After “American Teen,” Khalid was almost immediately heralded as one of the voices of our generation. And with five Grammy nominations, collaborations with Kendrick Lamar and Logic, and a certified platinum album, he has the accolades to prove it. But he’s inevitably grown since then. At 20, he is no longer a teen — a label that largely shaped the presentation of his identity, narrative, and success — but still has to undertake the famed name that precedes him.

On Oct. 19, Khalid released “Suncity,” a seven-song EP, his first major project since his debut album. Whereas “American Teen” became the summer anthem for, well, the American teen, “Suncity” captures Khalid on the cusp of adulthood and all the uncertainty that comes with it. Naturally, he has less to say and more to ponder, and his songwriting uncharacteristically (but perhaps inevitably) comes up short. His vocals are as smooth as ever, but he chooses to explore the uncertainties of adulthood through synthesized instrumental expression rather than through the storytelling upon which he established himself, and his palpable inexperience weakens the EP’s cohesion and overall depth.

In a nod to “American Teen,” he covers some of the same themes, albeit less convincingly. In “Saturday Nights,” he describes vague family tension and teenage angst: “And all the things that I know / That your parents don't / They don't care like I do.” The simple guitar progressions and snapping give the song a familiar intimacy, placing all focus on his silky voice, but his lyrics lack the depth that he’s previously shown to possess. The picture he paints is one too applicable, too commonplace to ring as personal, perhaps because he is catering to the demographics of his audience that are changing along with him. His love song fails to create the captivating and vivid stories of “8Teen” and “Hopeless,” which seemed to come so easily for Khalid at the time, making his new attempt feel superficial and juvenile in comparison.

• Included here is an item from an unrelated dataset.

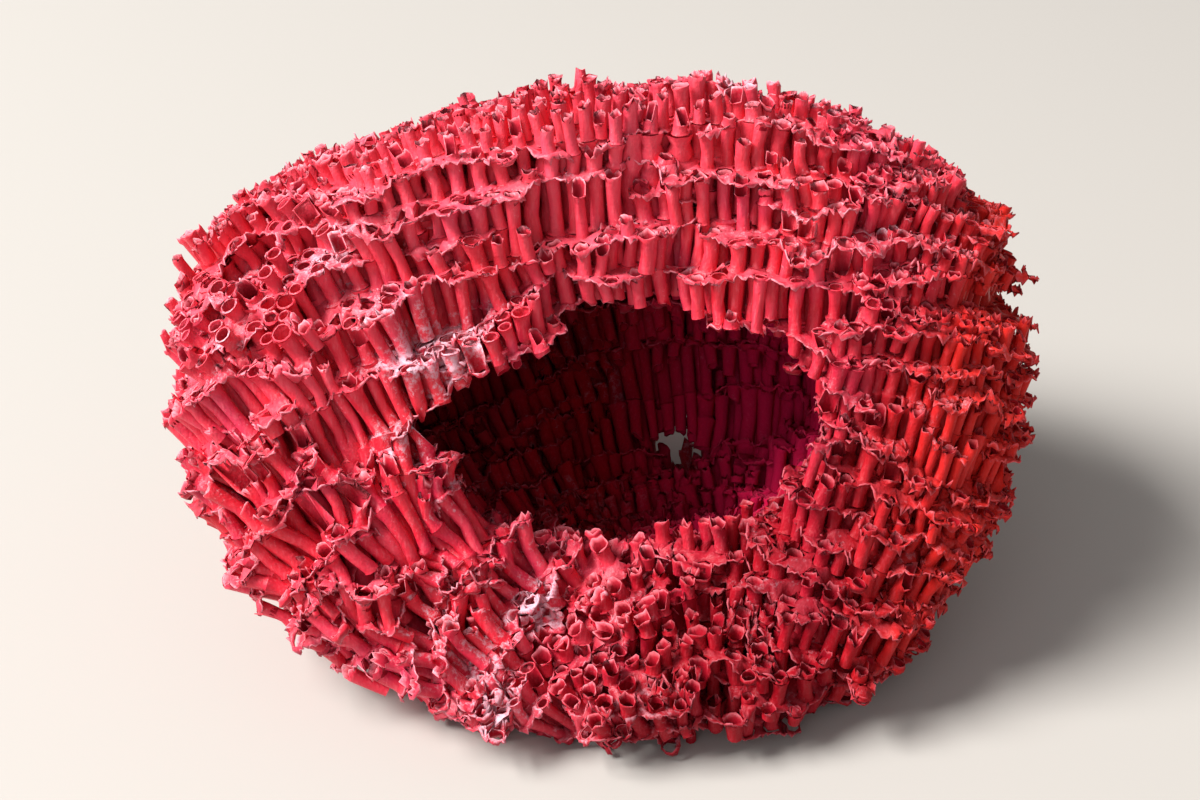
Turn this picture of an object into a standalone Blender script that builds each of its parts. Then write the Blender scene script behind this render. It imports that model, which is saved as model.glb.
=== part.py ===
"""A colony of organ pipe coral, cut off flat where it grew and standing on the cut.

The skeleton grew as one piece: pipes fan out and up from a small foot, and thin floors tie
them together every few millimetres, like the storeys of a tower. A cave opens in the front,
under an upright brow of pipes and over a bulging sill, and a small gap leads out behind.

Here the colony is one closed solid. Its wall is fluted along the pipes and stepped at the
floors. The origin is on the cut face, +X runs along the colony and the cave looks towards -Y.
"""

import math

import bmesh
import bpy
import numpy as np

# Growth. Floors are flat domes about one upright axis, and the pipes stand square on them.
FAN_X = 0.018
FAN_Y = 0.000
FAN_ROOT = 0.0206
FAN_SPREAD = 1.7
FLOOR_SPACING = 0.0072
FIRST_FLOOR = 1.5 * FLOOR_SPACING
FLOORS = 10

# The outside, as half-lengths from a leaning middle line at rising heights.
MIDDLE_X = 0.004
MIDDLE_Y = 0.006
MIDDLE_LEAN = 0.18
HEIGHTS = (-0.008, 0.000, 0.008, 0.018, 0.030, 0.045, 0.060, 0.075, 0.084, 0.089, 0.092)
LEFT = (0.028, 0.038, 0.054, 0.066, 0.073, 0.0765, 0.074, 0.053, 0.034, 0.022, 0.004)
RIGHT = (0.036, 0.044, 0.052, 0.059, 0.064, 0.0665, 0.0645, 0.054, 0.042, 0.030, 0.004)
FRONT = (0.028, 0.038, 0.0455, 0.046, 0.0425, 0.034, 0.025, 0.017, 0.012, 0.009, 0.003)
BACK = (0.032, 0.039, 0.0445, 0.049, 0.052, 0.053, 0.045, 0.0275, 0.013, 0.008, 0.003)
SQUARENESS = 2.6

# The front is set back round the cave's mouth.
RECESS_X = 0.003
RECESS_WIDTH = 0.036
RECESS_HEIGHTS = (0.006, 0.012, 0.019, 0.024, 0.034, 0.045, 0.058, 0.070, 0.080, 0.090)
RECESS_DEPTHS = (0.000, 0.001, 0.010, 0.020, 0.026, 0.023, 0.013, 0.008, 0.004, 0.000)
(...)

He continues on to explore his uncertainties, fears, and insecurities about adulthood and love through a dreamlike trance, using his voice not for articulation but as another layer of sound. In “Motion,” his words slur together, blending into the swaying and swirling synths that envelop his voice. “Vertigo,” by far the star track, sets his voice against swelling orchestrals as he blurs the line between reality and dreaming: “Are we alive? / Or are we dreaming?” He also inserts voice recordings of unidentified people liberally, both at the end of songs and as the interludes themselves — “I think I'm fearful of things like traveling / I'm fearful of failure / I'm fearful of being embarrassed / Things like that I think hinder me from the best that I can sometimes,” says a female voice in “Salem’s Interlude” in what sounds like an unscripted voicemail — which complicates the narrative continuity within the EP and seems to put forth the many voices swarming inside Khalid’s head.

This dreaminess nearly permeates the EP — that is, until the title track, a Latin pop duet with Empress Of. It’s undoubtedly catchy, but it feels distinctly out of place with its bouncy, sensual beat. They sing in Spanish in unison, “Llévame, llévame / Donde dejé mi corazón” (Take me, Take me / Where I left my heart). It’s starkly different than his usual, nostalgic ballads in a way that feels unsubstantiated, and Empress Of takes control with her ethereal singing and a rhythm characteristic of her own electronic pop, leaving Khalid largely in the background.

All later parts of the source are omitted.